I'm going to ask you nicely to stop taking pictures of me and
posting them on the internet. Thank you.
Then I moved to Los Angeles. I knew, when I relocated, that earthquakes were a Thing. That kind of freaked me out, but I had also heard that they were very infrequent. My dad had already lived in LA for a few years and had yet to experience one, so I figured I was OK. LA was never my first (or even my eighth) choice of residence, but I got offered a job here, and besides, nothing in Los Angeles is natural anyway, so I thought that maybe the only "disaster" would be like, a dye job or something. 

PS- despite what we all thought we learned from Clueless, the "Pismo Beach" event was entirely made up.

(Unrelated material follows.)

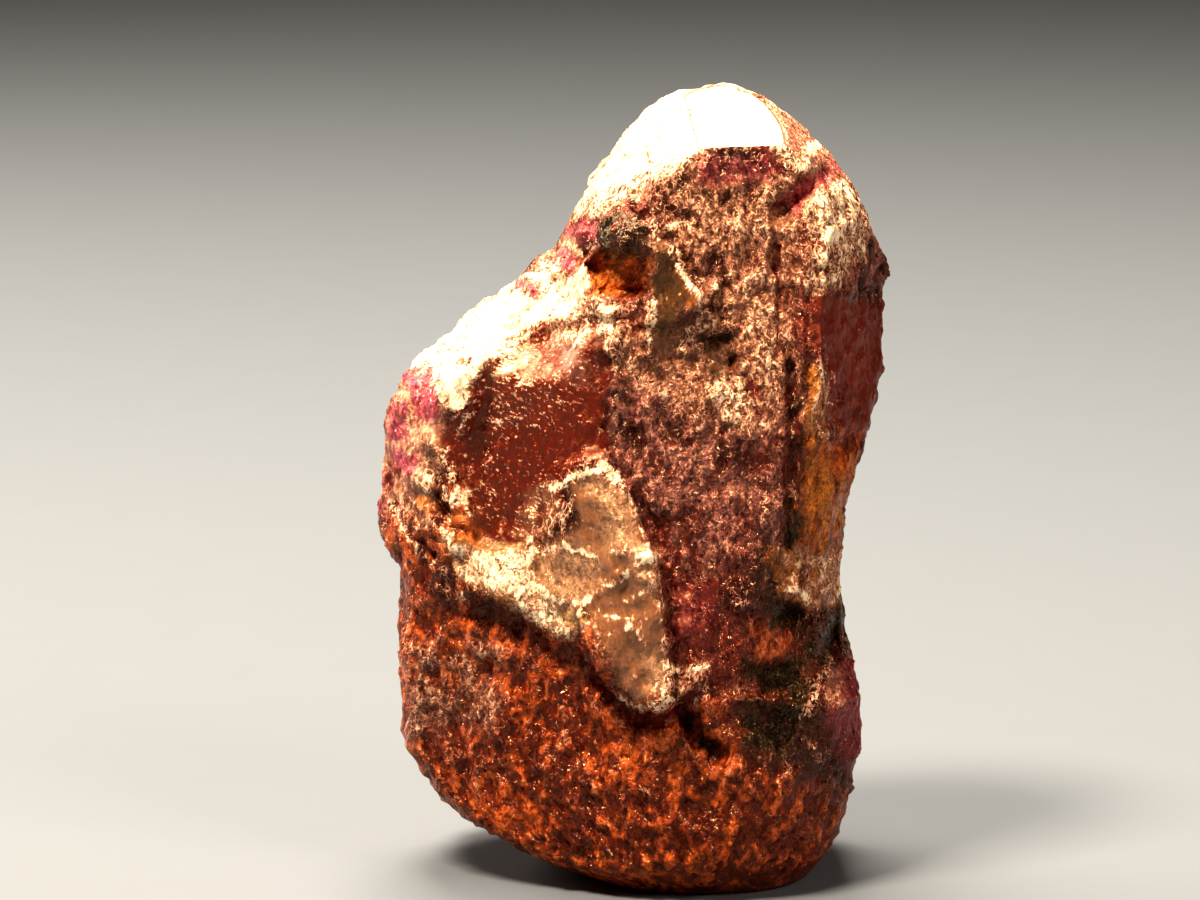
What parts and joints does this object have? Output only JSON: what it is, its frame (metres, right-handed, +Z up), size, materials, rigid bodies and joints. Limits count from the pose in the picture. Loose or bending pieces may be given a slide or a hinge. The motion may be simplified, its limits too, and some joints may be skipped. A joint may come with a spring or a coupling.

The thought of the ground vibrating and opening up under my feet absolutely fucking terrifies me. I'll admit that most of my fears are pretty irrational adorable, but when something's main characteristics also sound like the coming of the apocalypse, that's enough to make me run far the fuck away. Forever.

That was definitely one of the four signs of the apocalypse.
Earthquakes, Pestilence, Famine, and uh, Bieber.
Free-falling into a black hole of nothing isn't exactly on my bucket list, thanks. What makes it worse is that you never know when one is going to hit- earthquakes sneak up on you, like the stomach flu, or midgets. 

This fun surprise from last night is just the latest in a string of Southern California shake-ups in the last two months. Depending on which news report you read, there have been between thirty to four hundred mini-quakes, all between the magnitude of 3.0-4.5. Maybe it's because I'm so paranoid, but I've felt a lot of them, and they all scare the shit out of me. If yesterday's quake was only a 3.3, I never want to feel anything above a 5. I have no idea why there have been so many in such a short amount of time, but I don't like it, and I can't believe anybody would choose to live an area where the ground could crack open with no prior warning. 

Add this to one more reason why I've booked my flight back home. I still have to wait until my lease is up- right before Halloween- but I do get to leave, and I will never, ever, have to live in constant fear of being swallowed into the Earth ever again. 


1 comment:

Unknown said...

Yikes. I live in Virginia, which is typically pretty free of natural disasters. They get hurricanes on the coast, but I am far enough inland that we typically just get the rain from it.

Last year, though, we had several earthquakes and this summer we had a pretty bad wind storm that knocked our power out for over a week. It was pretty stupid. I can't even imagine living in California, though. Yikes.